Il processo immigratorio in atto ha assunto un carattere drammatico per i reciproci scompensi sociali e culturali che esso ha determinato. Noi denunciamo anche la possibilità che esso assuma in futuro proporzioni sempre maggiori se non si spezzeranno i meccanismi dello sfruttamento imperialista che alimentano il sottosviluppo e il deterioramento dell’ecosistema planetario.

Su tali basi, il SOCIT ritiene che, dovendosi addebitare le responsabilità del dramma alle strutture ed alle oligarchie capitalistiche, le risposte immediate non possono essere che due:
a) intensificare la lotta al sistema, coinvolgendovi le comunità di immigrati più coscienti e più legate alle proprie radici etnico-culturali;
b) una revisione profonda dell’intera normativa sull’immigrazione in modo da stroncare alla radice il fenomeno xenofobo che rischia di creare una classica «guerra fra poveri», a tutto vantaggio del comune nemico imperialista.

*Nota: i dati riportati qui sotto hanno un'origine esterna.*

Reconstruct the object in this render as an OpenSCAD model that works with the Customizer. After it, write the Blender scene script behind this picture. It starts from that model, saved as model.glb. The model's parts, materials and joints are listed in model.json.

X. Rappresentanza popolare, non parlamentare

Il SOCIT crede ad una profonda revisione della macchina statale, che dovrà necessariamente basarsi su modi di agire e pensare completamente diversi. La rappresentanza del lavoratore tramite delegati sindacali sarà alla base delle decisioni governative, facendo sì che una rappresentanza esclusivamente politica diventi una vera ed organica rappresentanza popolare, con il lavoratore al centro non solo dell’economia, ma anche del governo stesso. L’idea infatti di basare l’intera rappresentanza popolare su partiti che de facto conducono lotte interne ed esterne completamente avulse dalla reale logica di volere popolare, è delirante. Lo scopo principale di un partito deve essere incamerare una visione di Stato-società riferito ad una fetta di popolo, il fallimento o successo di questo deve derivare esclusivamente dalla meccanica esercitata dalla preferenza popolare, non da accordi o attriti costruiti in previo o secondo momento, per cui governi eletti cadono e con la scusa di ciò si appioppa al popolo una tecnocrazia antidemocratica (ma non anticostituzionale). L’introduzione di una rappresentanza attiva, incamerata nella rappresentanza sindacale, di lavoratori avulsi in tali condizioni dallo scalino necessario del partito, consente inevitabilmente di poter avere voci non edulcorate da propaganda ideologica.